Calling FFC just-in-time (JIT) compiler, this may take some time.
Calling FFC just-in-time (JIT) compiler, this may take some time.
Calling FFC just-in-time (JIT) compiler, this may take some time.
Calling FFC just-in-time (JIT) compiler, this may take some time.
Calling FFC just-in-time (JIT) compiler, this may take some time.
Calling FFC just-in-time (JIT) compiler, this may take some time.
Calling FFC just-in-time (JIT) compiler, this may take some time.
Calling FFC just-in-time (JIT) compiler, this may take some time.
Building point search tree to accelerate distance queries.
Computed bounding box tree with 323 nodes for 162 points.
Calling FFC just-in-time (JIT) compiler, this may take some time.
Calling FFC just-in-time (JIT) compiler, this may take some time.
0
100
0
What is the value you get more regularly than the others and is this value always the same?

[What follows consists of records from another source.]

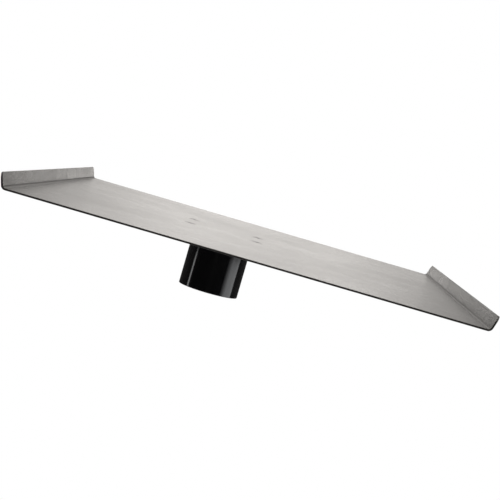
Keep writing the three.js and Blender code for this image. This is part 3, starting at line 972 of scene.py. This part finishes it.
def set_stage():
    """A pale floor, which glows where it is seen, straight on or in a mirror."""
    clear_selection()
    bpy.ops.mesh.primitive_plane_add(size=FLOOR_SIZE, location=(0, 0, FLOOR_LEVEL))
    floor = started("floor")
    material, tree, shader = new_material(
        "pale_floor", base_color=FLOOR_TINT, roughness=FLOOR_ROUGHNESS, specular_ior_level=0,
        emission_color=WHITE)
    rays = add_node(tree, "LightPath").outputs
    straight = calculated(tree, "ADD", rays["Is Camera Ray"], rays["Is Transmission Ray"])
    seen = calculated(tree, "ADD", straight, rays["Is Glossy Ray"])
    tree.links.new(calculated(tree, "MULTIPLY", seen, FLOOR_GLOW), shader.inputs["Emission Strength"])
    floor.data.materials.append(material)


set_camera()
set_world()
set_stage()
set_lamps()
bpy.context.scene.view_settings.view_transform = "Standard"

STEEL_TINTS = ((0.46, 0.46, 0.47), (0.54, 0.54, 0.55))
BRASS_TINTS = ((0.56, 0.39, 0.15), (0.66, 0.47, 0.20))
KNOB_TINTS = ((0.010, 0.010, 0.011), (0.015, 0.015, 0.016))
LOCK_CENTRE = (0, 0, -middle_of("knob_cap").z)
LOCK_TURN = (math.pi / 2, 0, 0)

steel = turned_metal("turned_steel", STEEL_TINTS, rough=0.28)
lock_steel = turned_metal("lock_steel", STEEL_TINTS, rough=0.3, centre=LOCK_CENTRE, turn=LOCK_TURN)
brass = turned_metal("turned_brass", BRASS_TINTS, rough=0.27, centre=LOCK_CENTRE, turn=LOCK_TURN)
flange_paint = plain_finish(
    "satin_paint", ((0.017, 0.017, 0.018), (0.024, 0.024, 0.025)), clouds=(25,),
    relief=(700,), depth=0.01 * MM, strength=0.6, roughness=0.42)
boss_gloss = plain_finish(
    "gloss_coat", ((0.007, 0.007, 0.008), (0.01, 0.01, 0.011)), clouds=(40,),
    relief=(300, 1), depth=0.003 * MM, dulls=(120, 3, 0.085, 0.1))
oxide = plain_finish(
    "black_oxide", ((0.015, 0.015, 0.017), (0.03, 0.03, 0.033)), clouds=(300, 3),
    relief=(2400,), depth=0.004 * MM, dulls=(700, 3, 0.3, 0.45), metallic=0.6)
zinc = plain_finish(
    "zinc_plate", ((0.53, 0.55, 0.59), (0.68, 0.69, 0.70)), clouds=(260, 3),
    relief=(1800,), depth=0.004 * MM, dulls=(500, 3, 0.24, 0.38), metallic=1.0)
white_nylon = plain_finish(
    "nylon", ((0.64, 0.61, 0.53), (0.72, 0.69, 0.61)), clouds=(60,),
    relief=(1500,), depth=0.01 * MM, roughness=0.48, subsurface_weight=0.15, subsurface_scale=1.5 * MM)
grained_plastic = plain_finish(
    "grained_plastic", KNOB_TINTS, clouds=(80,),
    relief=(1700, 3, 0.6), depth=0.02 * MM, strength=0.6, roughness=0.5)
smooth_plastic = plain_finish(
    "smooth_plastic", KNOB_TINTS, clouds=(80,),
    relief=(1700, 3, 0.6), depth=0.004 * MM, strength=0.6, roughness=0.32)

hand_over(make_tray(), ["tray"], "table", wrinkle_coat())
hand_over(make_flange(), ["flange_plate"], "table", flange_paint)
hand_over(make_boss(), ["boss_body"], "table", boss_gloss)
hand_over(make_bushing(), ["socket_bushing"], "table", steel)
hand_over(make_stop(), ["stop_pad"], "table", white_nylon)

boss_screw = make_screw("flange_to_boss_screw", BOSS_SCREW, BOSS_SCREW_PITCH, "boss_screw_1")
tray_screw = make_screw("tray_to_flange_screw", TRAY_SCREW, TRAY_SCREW_PITCH, "tray_screw_1")
washer = make_washer()
nut = make_nut()
nut_ring = make_nut_ring()
for i in range(1, SCREW_COUNT + 1):
    nut_top = top_of(f"tray_nut_{i}")
    for pattern, place, nodes, slot, finish in (
            (boss_screw, top_of(f"boss_screw_{i}"), [f"boss_screw_{i}"], "screw_black", oxide),
            (tray_screw, top_of(f"tray_screw_{i}"), [f"tray_screw_{i}"], "screw_black", oxide),
            (washer, bottom_of(f"tray_washer_{i}"), [f"tray_washer_{i}"], "zinc", zinc),
            (nut, nut_top, [f"tray_nut_{i}"], "zinc", zinc),
            (nut_ring, nut_top, [], "stop_nylon", white_nylon)):
        hand_over(copy_of(pattern, f"{pattern.name}_{i}", place), nodes, "table", finish)
for pattern in (boss_screw, tray_screw, washer, nut, nut_ring):
    bpy.data.objects.remove(pattern)

hand_over(make_insert(), ["lock_insert"], "table", lock_steel)
hand_over(make_pad(), ["thrust_pad"], "pad", brass)
hand_over(make_lock_screw(), ["lock_screw"], "knob", zinc)
hand_over(make_grip(), ["knob_grip"], "knob", grained_plastic)
hand_over(make_knob_insert(), ["knob_insert"], "knob", brass)
hand_over(make_cap(), ["knob_cap"], "knob", smooth_plastic)
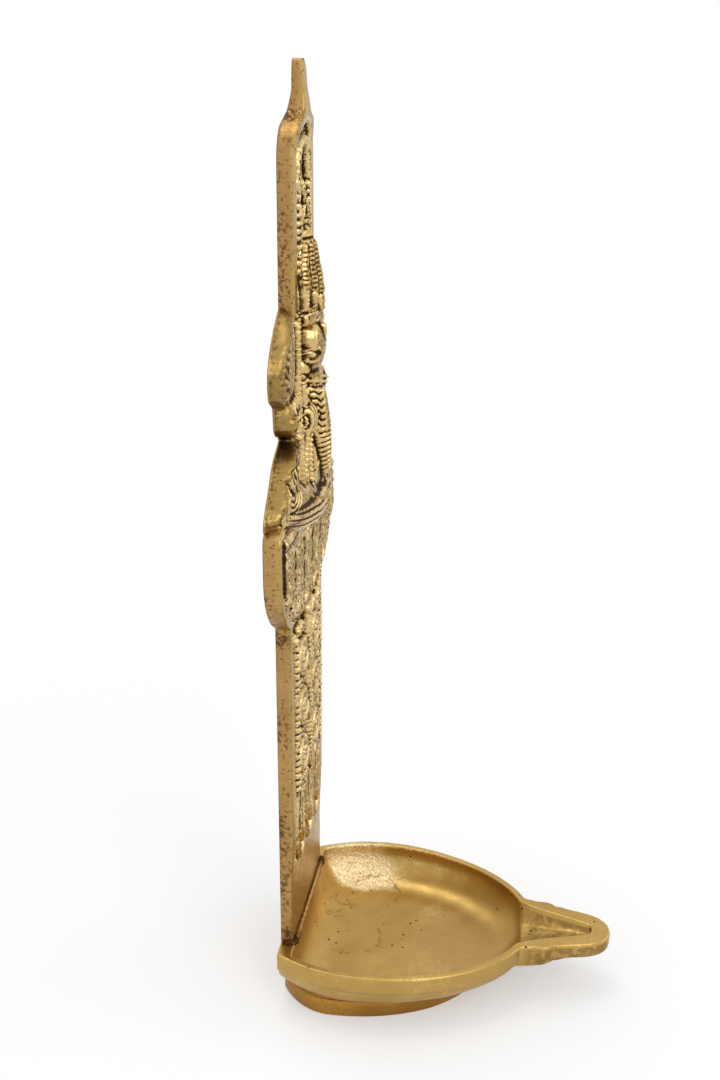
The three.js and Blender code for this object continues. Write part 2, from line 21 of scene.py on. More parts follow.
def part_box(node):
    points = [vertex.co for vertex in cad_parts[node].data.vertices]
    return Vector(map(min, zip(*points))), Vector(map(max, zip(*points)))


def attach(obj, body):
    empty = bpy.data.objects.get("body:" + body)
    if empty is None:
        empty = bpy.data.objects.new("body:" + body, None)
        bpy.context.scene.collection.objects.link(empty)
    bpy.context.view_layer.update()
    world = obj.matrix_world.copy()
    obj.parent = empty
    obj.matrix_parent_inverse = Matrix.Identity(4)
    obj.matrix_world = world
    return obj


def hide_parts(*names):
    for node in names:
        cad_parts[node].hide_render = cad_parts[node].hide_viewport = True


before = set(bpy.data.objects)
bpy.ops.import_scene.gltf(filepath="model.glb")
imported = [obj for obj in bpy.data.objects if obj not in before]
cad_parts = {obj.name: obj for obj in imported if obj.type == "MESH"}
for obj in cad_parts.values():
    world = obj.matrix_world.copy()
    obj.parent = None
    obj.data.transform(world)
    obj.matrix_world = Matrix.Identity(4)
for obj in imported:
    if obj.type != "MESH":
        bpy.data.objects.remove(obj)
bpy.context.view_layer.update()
LOG = logging.getLogger("wall_lamp")

Array = np.ndarray
Piece = bpy.types.Object
Material = bpy.types.Material
Node = bpy.types.Node
Socket = bpy.types.NodeSocket
Tree = bpy.types.NodeTree
Finishes = dict[str, Material]
Point = tuple[float, float]
Point3 = tuple[float, float, float]
Colour = tuple[float, float, float]

MM = 0.001
WALL_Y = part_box("back_plate")[1].y
RIM_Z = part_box("back_plate")[0].z / MM
TOP_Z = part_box("back_plate")[1].z / MM
BOWL_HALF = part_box("oil_bowl")[1].x / MM
SPOUT_REACH = (WALL_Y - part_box("oil_bowl")[0].y) / MM
FOOT_TOP_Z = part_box("bowl_foot")[1].z / MM
CAVITY = "cavity"
PLAIN_CAVITY, STEP_CAVITY, SHARP_CAVITY, FINE_CAVITY = 0.42, 0.30, 1.6, 1.3


class Body(Enum):
    """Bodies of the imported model."""

    ROOT = "root"


class Slot(Enum):
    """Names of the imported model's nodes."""

    PLATE = "back_plate"
    FIGURE = "ganesha_relief"
    BOWL = "oil_bowl"
    FOOT = "bowl_foot"
    BRAZE = "joint_bead"


def to_frame(points: Array) -> Array:
    """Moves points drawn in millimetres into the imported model's frame, in metres."""
    return points * MM + np.array([0.0, WALL_Y, 0.0])


def joined(*parts: Array) -> Array:
    """Coordinates side by side, one point in each row."""
    return np.stack(parts, axis=-1)


def curve_through(points: Sequence[Point], steps: int = 8) -> Array:
    """Draws a smooth curve through points.

    Args:
        points: The points to pass, in order.
        steps: Straight pieces between two points.

    Returns:
        Rows of x, z along the curve.
    """
    given = np.array(points, float)
    padded = np.vstack([2 * given[0] - given[1], given, 2 * given[-1] - given[-2]])
    share = np.linspace(0, 1, steps, endpoint=False)[:, None]
    pieces = []
    for a, b, c, d in zip(padded, padded[1:], padded[2:], padded[3:]):
        linear = (c - a) * share
        square = (2 * a - 5 * b + 4 * c - d) * share**2
        cubic = (3 * b - a - 3 * c + d) * share**3
        pieces.append(b + (linear + square + cubic) / 2)
    return np.vstack([*pieces, given[-1:]])


def drawn(base: float, *points: Point, side: int = 1, steps: int = 8) -> Array:
    """A smooth curve through points given as a distance from the middle, on one side, and a rise."""
    return curve_through([(side * x, base + z) for x, z in points], steps)


def arc(centre: Point, half: Point, start: float, end: float, count: int) -> Array:
    """Part of an ellipse, between two angles in degrees anticlockwise from +x."""
    turn = np.linspace(math.radians(start), math.radians(end), count)
    return joined(centre[0] + half[0] * np.cos(turn), centre[1] + half[1] * np.sin(turn))


def mirrored(path: Array) -> Array:
    """The same path on the other side of the middle."""
    return path * np.array([-1.0, 1.0])


def blurred(values: Array, passes: int) -> Array:
    """Softens a grid of values.

    Args:
        values: The grid.
        passes: How often each value is averaged with its four neighbours.

    Returns:
        The softened grid.
    """
    for _ in range(passes):
        wide = np.pad(values, 1, mode="edge")
        around = wide[:-2, 1:-1] + wide[2:, 1:-1] + wide[1:-1, :-2] + wide[1:-1, 2:]
        values = (around + 4 * values) / 8
    return values


def highest_near(values: Array, reach: int) -> Array:
    """The greatest value within a number of steps of each place of a grid."""
    for axis in (0, 1):
        margin = [(reach, reach) if side == axis else (0, 0) for side in (0, 1)]
        wide = np.pad(values, margin, mode="edge")
        windows = np.lib.stride_tricks.sliding_window_view(wide, 2 * reach + 1, axis=axis)
        values = windows.max(axis=-1)
    return values


def ripple(x: Array, z: Array, size: float, seed: float) -> Array:
    """Low, uneven waves for hand-finished metal.

    Args:
        x: First coordinates in millimetres.
        z: Second coordinates in millimetres.
        size: Length of the longest wave.
        seed: Shifts the pattern.

    Returns:
        Values between about -1 and 1.
    """
    turn = 2 * math.pi / size
    first = np.sin(turn * (x + 0.37 * z) + seed)
    second = np.sin(turn * 1.83 * (z - 0.41 * x) + 2.1 * seed)
    third = np.sin(turn * 3.1 * (0.8 * x + z) + 0.7 * seed)
    return (first + second + third) / 3


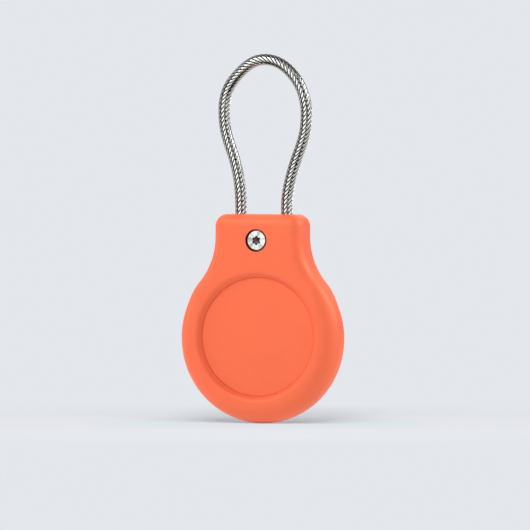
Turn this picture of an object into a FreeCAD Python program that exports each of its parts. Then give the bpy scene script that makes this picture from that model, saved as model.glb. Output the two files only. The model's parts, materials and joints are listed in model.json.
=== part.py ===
import FreeCAD, Part
import math
import os
from FreeCAD import Vector

# A trackable luggage tag: a two-part moulded case that holds a round radio tracker and
# both ends of a steel wire rope loop. One screw in the neck closes the case.
# Lengths are millimetres. X is the width, the front looks along -Y, Z is up.
# The pieces are drawn about the centre of the round part of the case, and are moved at
# the end so that Z = 0 is the underside of the loop, where the tag hangs.

# Case outline and edges
face_sink = 1.0
edge_band = 0.4
neck_edge_round = 3.0
corner_round_excess = 0.05
ring_ease_degrees = 20.0
ring_drop = 0.42
neck_half_width = 11.67
neck_rise = 9.78
neck_straight = 2.48
overrun = 1.0

# Round window with its sloping dish in both covers; the rear one clears the tracker as it swings
front_window_gap = 0.03
rear_window_gap = 0.12
dish_slope_degrees = 48.0
dish_lip_round = 1.2
dish_land = 0.05
cushion_thickness = 0.3
rear_cushion_gap = 0.05

# Cavity, moulding groove and ribs inside the case
tracker_clearance = 0.3
inner_wall = 1.2
groove_width = 1.7
outer_wall = 2.05
groove_front_wall = 2.6
groove_rib_thickness = 0.9
groove_rib_angles = (0.0, 36.0, 72.0, 108.0, 144.0, 180.0, 216.0, 324.0)
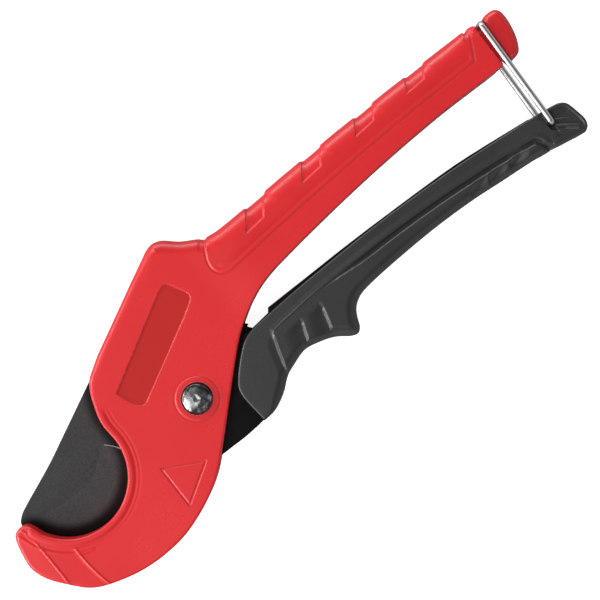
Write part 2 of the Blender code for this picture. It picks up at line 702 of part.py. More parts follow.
def pawl_outline(at):
    """Strut pawl.  Drawn engaged, its nose in a tooth gap, then turned out about its pin."""
    centre = polar(PAWL_PIN_AT_R, at)
    nose = at + PAWL_REACH
    eye = arc(centre, PAWL_EYE_R, at + 20, at - 160, 9)
    inner = [polar(26.12, at + 5.0), polar(26.08, at + 9.0), polar(26.05, nose - 4.7),
             polar(25.10, nose)]
    outer = [polar(27.4, nose), polar(28.9, nose - 4.5), polar(30.3, nose - 10)]
    return [turn_about(p, centre, -PAWL_LIFT) for p in eye + inner + outer]


def make_pawl(name, at):
    centre = polar(PAWL_PIN_AT_R, at)
    pawl = prism(name, pawl_outline(at), -BLADE_Z, BLADE_Z, ZINC, origin=centre)
    cut(pawl, 1, "eye", circle(PIN_R + 0.2, 12, centre), -3, 3)
    leaf = [polar(radius, at + ahead) for radius, ahead in LEAF]
    prism(f"{name}_spring", leaf, -1.2, 1.2, SPRING)


# ---------------------------------------------------------------- wire bail
def rounded_path(bends, radius, count):
    """Polyline with each inner corner replaced by an arc."""
    bends = [Vector(bend) for bend in bends]
    points = [bends[0]]
    for before, bend, after in zip(bends, bends[1:], bends[2:]):
        u, v = (before - bend).normalized(), (after - bend).normalized()
        half = u.angle(v) / 2
        back = radius / math.tan(half)
        centre = bend + (u + v).normalized() * (radius / math.sin(half))
        start, end = bend + u * back, bend + v * back
        for i in range(count + 1):
            spoke = start.lerp(end, i / count) - centre
            points.append(centre + spoke.normalized() * radius)
    return points + [bends[-1]]


def make_bail():
    """Wire loop over the handle's end, its two feet turned in towards the grip."""
    foot_end_z = 5.4
    bends = [(*BAIL_FOOT, foot_end_z), (*BAIL_FOOT, BAIL_LEG_Z), (*BAIL_TOP, BAIL_LEG_Z),
             (*BAIL_TOP, -BAIL_LEG_Z), (*BAIL_FOOT, -BAIL_LEG_Z), (*BAIL_FOOT, -foot_end_z)]
    sweep("bail", rounded_path(bends, radius=1.3, count=4), BAIL_WIRE_R, sides=10,
          material=CHROME, origin=BAIL_FOOT)


# ---------------------------------------------------------------- build
for old in list(bpy.data.objects):
    bpy.data.objects.remove(old, do_unlink=True)

make_shell("front_shell", 1)
make_shell("rear_shell", -1)
make_pivot()
make_return_spring()
make_screws("body_screw", BODY_SCREW_PROFILE, BODY_SCREWS)
make_blade()
make_channel()
make_grip("lever_grip_front", 1)
make_grip("lever_grip_rear", -1)
make_screws("grip_screw", GRIP_SCREW_PROFILE, GRIP_SCREWS)
make_pins()
make_pawl("drive_pawl", DRIVE_PAWL_AT)
make_pawl("holding_pawl", HOLDING_PAWL_AT)
make_bail()
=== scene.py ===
"""Looks of the ratcheting pipe cutter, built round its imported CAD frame.

Lengths are in millimetres about the main pivot, as in the CAD, and every mesh is moved to the row frame in
metres when it is finished.  +X runs along the handles, +Y from the lever to the fixed handle, +Z is thickness.
"""

import json
import math

import bmesh
import bpy
import numpy as np
from mathutils import Matrix, Vector
from mathutils.geometry import delaunay_2d_cdt


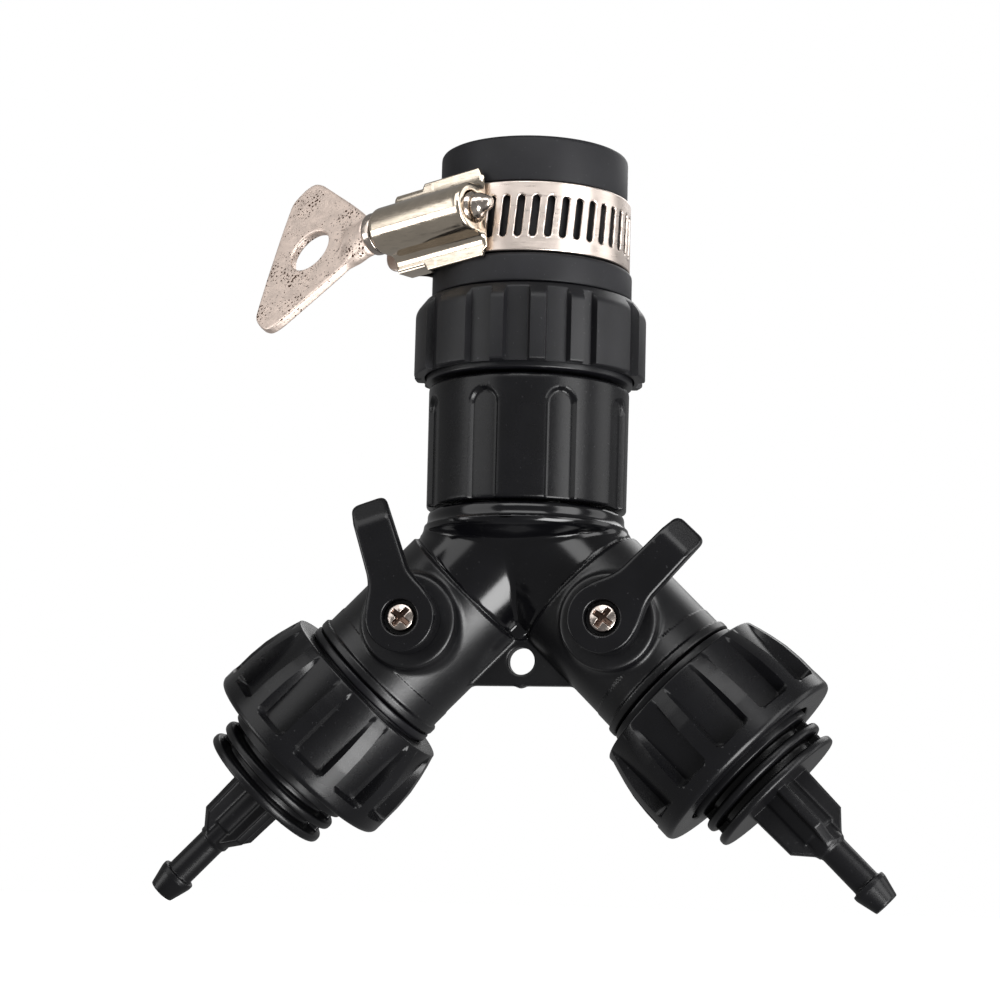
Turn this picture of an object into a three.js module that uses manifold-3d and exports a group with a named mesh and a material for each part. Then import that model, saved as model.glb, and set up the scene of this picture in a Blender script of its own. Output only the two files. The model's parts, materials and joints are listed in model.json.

I did the same test with the interpolations, there i dont get different results, instead its always the same.
I see some of the variability you get as well. However, there are a few things I would like you to adress:
You are projecting the derivative of a function into the same space as your original function. This will not be a good representation, as the deriviatve of a CG-2 function is in a DG-1 space. See for instance: Interpolate the gradient of a dolfin function - #3 by VKTR
You should check that the interpolation of func2d into func3d gives a consistent result before trying to project the derivative.
Thats interesting, if i don’t compute the derivative i get the same results everytime.
Now how do i work with derivative? I could indeed use the suggested space, however another functionspace will not line up with the rest of the programm from which i extracted this problem.
Would a finite difference in the z-direction be adequate to workaround the problem?
I am not sure about your particular problem, but you should think about if it actually makes sense to project it into a CG 2 space when the function is DG-1. This may cause spurious behavior at a discontinuous boundary.
Try for instance projecting a function that is one in part of your domain and zero otherwise into CG1
from dolfin import *
mesh = UnitSquareMesh(10,10)
V = FunctionSpace(mesh, "CG", 2)
expr = Expression("x[0] < 0.5 ? x[0]-x[1] : 0", degree=3)
u = project(expr, V)
File("u.pvd") << u
File("u_p1.pvd") << project(Expression("x[0]-x[1]", degree=3), V)
Well the problem is a coupled equation of biharmonic equation on a plate, with heat equation in a volume. I solve the equation iterative and transfer the solutions by projecting or interpolating. However i am using the two functionspaces in which the equations and functionspaces are defined. The equations are also solved over time and are therefore solved e.g. a 1000 times. Now i am a bit unsure how a third space (DG-1) comes into place and how i would make the interfaces between the spaces.
The iterative approach was chosen by my supervisor in the very beginning of our work. I proposed a stronger coupled approach in a mixed space without any projection or interpolation. However we still wanted to try everything before chaning the approach. The current state is that interpolating and projecting actually works fine, but not with the derivative, what methods of deriving could i try? Are there any other ways to get the derivative in z direction?
I would suggest making your own projection or interpolation method. As the gradient of yourfunction is not uniquely defined at the degrees of freedom, you need to chose its given behavior.
Is it really an issue of parts of the domain? I am just a bit confused, since i just want the derivative in a certain direction, that is numerically stable for a number of repeated calculations.
I am just giving you the tools to do what you would like to do. The code in the «parts of domain» approach is a working example of a custom projection.
In your case, you are trying to project a derivative of a 3D field into 2D. There are several things you could consider:
-first project func3dz into an appropriate 3D space (DG degree-1)
then i think you should be able to interpolate into 2D.
You should Also inspect the behavior of func3dz after projection using xdmf.write_checkpoint and visualize it with paraview.